Dulu pas anak pertama masih kecil, suka kebanyakan liat teori. Udah kasih stimulasi buat kognitif kah, motorik halus kah, motorik kasar kah?
Trs lama2 kok ga enjoy. Mau main mikir dulu ud tepat apa ga. Padahal yg lebih penting adalah mereka enjoy permainannya atau kebersamaan kita sama mereka. 
Saya akhirnya memilih untuk sesekali aja ngecek buku tumbuh kembang, liat kira2 mana yg kurang banget stimulasinya dan dicoba lain kali. 
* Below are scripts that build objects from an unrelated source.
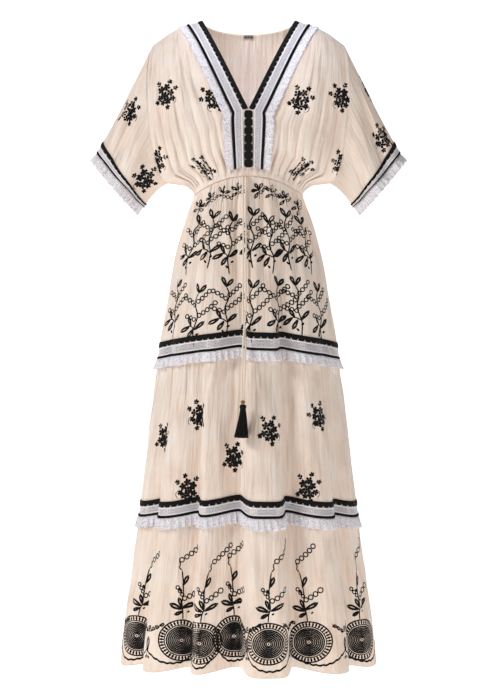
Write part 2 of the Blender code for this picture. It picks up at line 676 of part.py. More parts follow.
def add_strand(shape, angle, root_radius, end_radius, centre):
    # One tassel strand of three sides, hanging from the head and flaring to its end.
    rings = []
    for height, flare, half in STRAND_STATIONS:
        radius = root_radius + (end_radius - root_radius) * flare
        lean = STRAND_LEAN if math.cos(angle) > 0 else 1.0
        middle = centre + np.array([radius * math.cos(angle) * lean, radius * math.sin(angle), -height])
        ring = []
        for k in range(3):
            turn = angle + 2 * math.pi * k / 3
            ring.append(shape.verts.new(tuple(middle + half * np.array([math.cos(turn), math.sin(turn), 0]))))
        rings.append(ring)
    for upper, lower in zip(rings[:-1], rings[1:]):
        for k in range(3):
            n = (k + 1) % 3
            shape.faces.new((upper[n], upper[k], lower[k], lower[n]))
    shape.faces.new(rings[0])
    shape.faces.new(rings[-1][::-1])


def build_tassel():
    centre = tassel_place(TASSEL_TOP)
    head = bmesh.new()
    verts = [head.verts.new((x, 0.0, z)) for x, z in TASSEL_HEAD]
    edges = [head.edges.new(pair) for pair in zip(verts[:-1], verts[1:])]
    bmesh.ops.spin(head, geom=verts + edges, cent=(0, 0, 0), axis=(0, 0, 1), angle=2 * math.pi, steps=14)
    bmesh.ops.remove_doubles(head, verts=head.verts, dist=1e-6)
    bmesh.ops.translate(head, vec=tuple(centre), verts=head.verts)
    bmesh.ops.recalc_face_normals(head, faces=head.faces)
    mesh = bpy.data.meshes.new("drawstring_tassel")
    head.to_mesh(mesh)
    head.free()
    tassel = add_object("drawstring_tassel", mesh, "black braid")
    strands = bmesh.new()
    for number, (count, root, end) in enumerate(TASSEL_RINGS):
        for k in range(count):
            add_strand(strands, 2 * math.pi * (k + 0.5 * (number % 2)) / count, root, end, centre)
    bmesh.ops.recalc_face_normals(strands, faces=strands.faces)
    strand_mesh = bpy.data.meshes.new("tassel_strands")
    strands.to_mesh(strand_mesh)
    strands.free()
    cutter = bpy.data.objects.new("tassel_strands", strand_mesh)
    cutters.objects.link(cutter)
    cutter.hide_render = True
    cutter.display_type = "WIRE"
    joined = tassel.modifiers.new("strands", "BOOLEAN")
    joined.operation = "UNION"
    joined.object = cutter
    joined.solver = "EXACT"


def build_neck_tab(panel):
    # A bare ribbon tab on the inside of the back neck.
    width, height, thickness = NECK_TAB
    middle = (panel.points.shape[1] - 1) / 2
    edge = panel.at(0, middle)
    lower = panel.at(1, middle)
    along = (lower - edge) / np.linalg.norm(lower - edge)
    inward = panel.at(0, middle, -1.0) - edge
    top = edge + along * NECK_TAB_DROP + inward * (NECK_TAB_GAP + thickness)
    grid = []
    for share in (0.0, 1.0):
        row = []
        for x in np.linspace(-width / 2, width / 2, 5):
            bend = inward * NECK_TAB_CURVE * x * x
            row.append(top + along * height * share + np.array([x, 0.0, 0.0]) + bend)
        grid.append(row)
    cloth_object("neck_tab", np.array(grid), "grey ribbon", thickness)


for old in list(bpy.data.objects):
    bpy.data.objects.remove(old, do_unlink=True)
collection = bpy.data.collections.new("peasant_dress")
bpy.context.scene.collection.children.link(collection)
cutters = bpy.data.collections.new("cutters")
bpy.context.scene.collection.children.link(cutters)

tier_panels = {tier: build_tier(tier) for tier in TIERS}
for tier in TIER_TRIM:
    build_tier_trim(tier, tier_panels[tier])
bodice = build_bodice()
for side in ("left", "right"):
    build_neck_trim(side, bodice[side])
    build_sleeve(side)
    build_cord(side)
build_placket(bodice["left"])
build_bead()
build_tassel()
build_neck_tab(bodice["back"])
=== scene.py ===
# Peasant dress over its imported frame: cloth, lace, frills, braid, embroidery and drawstring.
# Metres, +Z up, front towards -Y. Heights below the shoulder line are called "down".
import math
import random

import bpy
import numpy as np
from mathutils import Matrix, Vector


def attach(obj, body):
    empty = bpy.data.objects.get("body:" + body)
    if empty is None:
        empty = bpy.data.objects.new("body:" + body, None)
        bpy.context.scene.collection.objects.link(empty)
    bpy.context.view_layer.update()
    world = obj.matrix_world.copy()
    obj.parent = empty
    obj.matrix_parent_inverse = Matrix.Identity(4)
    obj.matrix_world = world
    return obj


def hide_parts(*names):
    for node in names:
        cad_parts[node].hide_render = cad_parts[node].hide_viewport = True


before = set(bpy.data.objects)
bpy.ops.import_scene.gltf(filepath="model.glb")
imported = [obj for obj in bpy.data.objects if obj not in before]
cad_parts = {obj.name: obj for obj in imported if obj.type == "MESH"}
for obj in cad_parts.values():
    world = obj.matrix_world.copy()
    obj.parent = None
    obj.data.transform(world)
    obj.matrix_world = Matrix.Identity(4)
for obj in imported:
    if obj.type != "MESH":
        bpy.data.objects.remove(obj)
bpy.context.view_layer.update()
mm = 0.001
clothBody = "root"
bodySides = {"left": 1.0, "right": -1.0}
for old in [o for o in bpy.data.objects if o.type in ("CAMERA", "LIGHT")]:
    bpy.data.objects.remove(old, do_unlink=True)
print("frame loaded")

# Camera: level, square on to the front, at the middle of the photograph's frame
cameraView = {"distance": 3.2, "lens": 78.4, "x": 0.003, "z": -0.689}
camera = bpy.data.objects.new("camera", bpy.data.cameras.new("camera"))
bpy.context.scene.collection.objects.link(camera)
camera.data.lens = cameraView["lens"]
camera.location = (cameraView["x"], -cameraView["distance"], cameraView["z"])
camera.rotation_euler = (math.pi / 2, 0.0, 0.0)
bpy.context.scene.camera = camera


# Materials

def linearColour(hexColour):
    # sRGB hex to the linear values that shaders take
    channels = [int(hexColour[i:i + 2], 16) / 255 for i in (0, 2, 4)]
    return tuple(c / 12.92 if c <= 0.04045 else ((c + 0.055) / 1.055) ** 2.4 for c in channels) + (1.0,)


def addNode(tree, kind, settings=None, inputs=None):
    # a node with its settings; an input is a value or the socket that feeds it
    node = tree.nodes.new(kind)
    for key, value in (settings or {}).items():
        setattr(node, key, value)
    for key, value in (inputs or {}).items():
        if isinstance(value, bpy.types.NodeSocket):
            tree.links.new(value, node.inputs[key])
        else:
            node.inputs[key].default_value = value
    return node


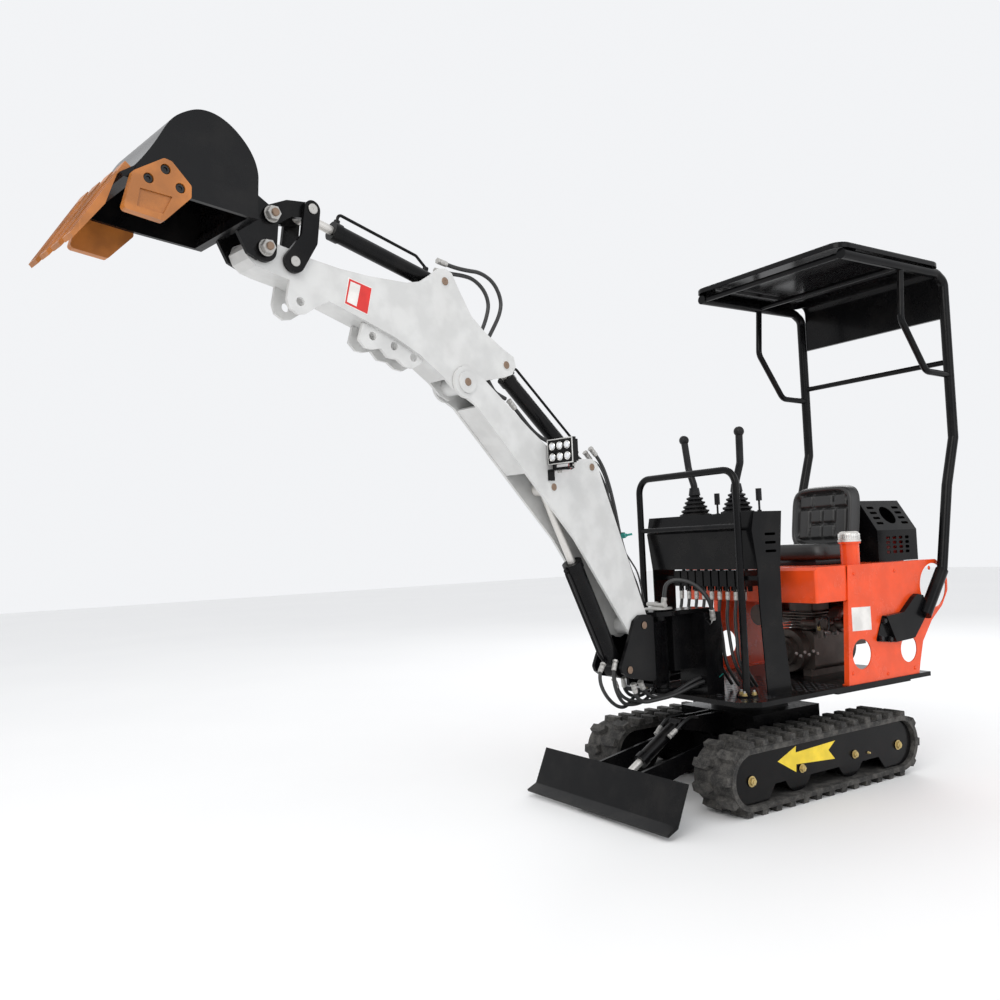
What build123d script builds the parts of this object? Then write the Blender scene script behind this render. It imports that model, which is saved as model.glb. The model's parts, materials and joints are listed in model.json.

Jd pertimbangan kl main cuma hal2 umum seperti : ok buat saya/ga (misal kl harus siaga, sayanya sanggup/ga), cuaca ok/ga, mereka sehat/ga, dan pertimbangan semacam ini

Geta
Samma....anak 1 agak ribet. Byk khawatir, tinggi ekspektasi. Anak 2,3 lbh nyantai alhamdulillah. #tpsampekebablasan🙈

Desi Pramudiwati 
Setuju mbak..saya jg jadi ga enjoy..terus skrg saya siasatinya beli mainannya yang edukatif aja yang membuat anak melakukan sesuatu bukan cuma liat Mobil kelap kelip misalnya..jd krn mainannya Ada unsur edukatifnya semua jadi udah ga mikir lagi..insyaallah ada unsur belajarnya

Rina
Mgkn jg ya lbh penting adalah waktu bermain itu adalah waktu2 anak feeling connected sama orang tua nya, mgkn Kalo istilah nya IIP ‘membersamai anak’ ya? Cmiiw.

Desi
Betul mba setuju, jgn sampai Kita cuma nemenin anak main tapi pikiran Kita kemana2, anak jg ngerasa lho misalnya Kita ga fokus *pengalaman pribadi 😁

Dieni
Aduhh saya ga nemu resumenya, tapi dulu pernah dijawab bu Septi ttg ini di kulwap IIP non asean.
Kira2 begini, kata bliau, main sama anak itu ga mesti terstruktur, tapi perlu main dengan serius.
Membersamai anak, bukan sekedar bersama anak.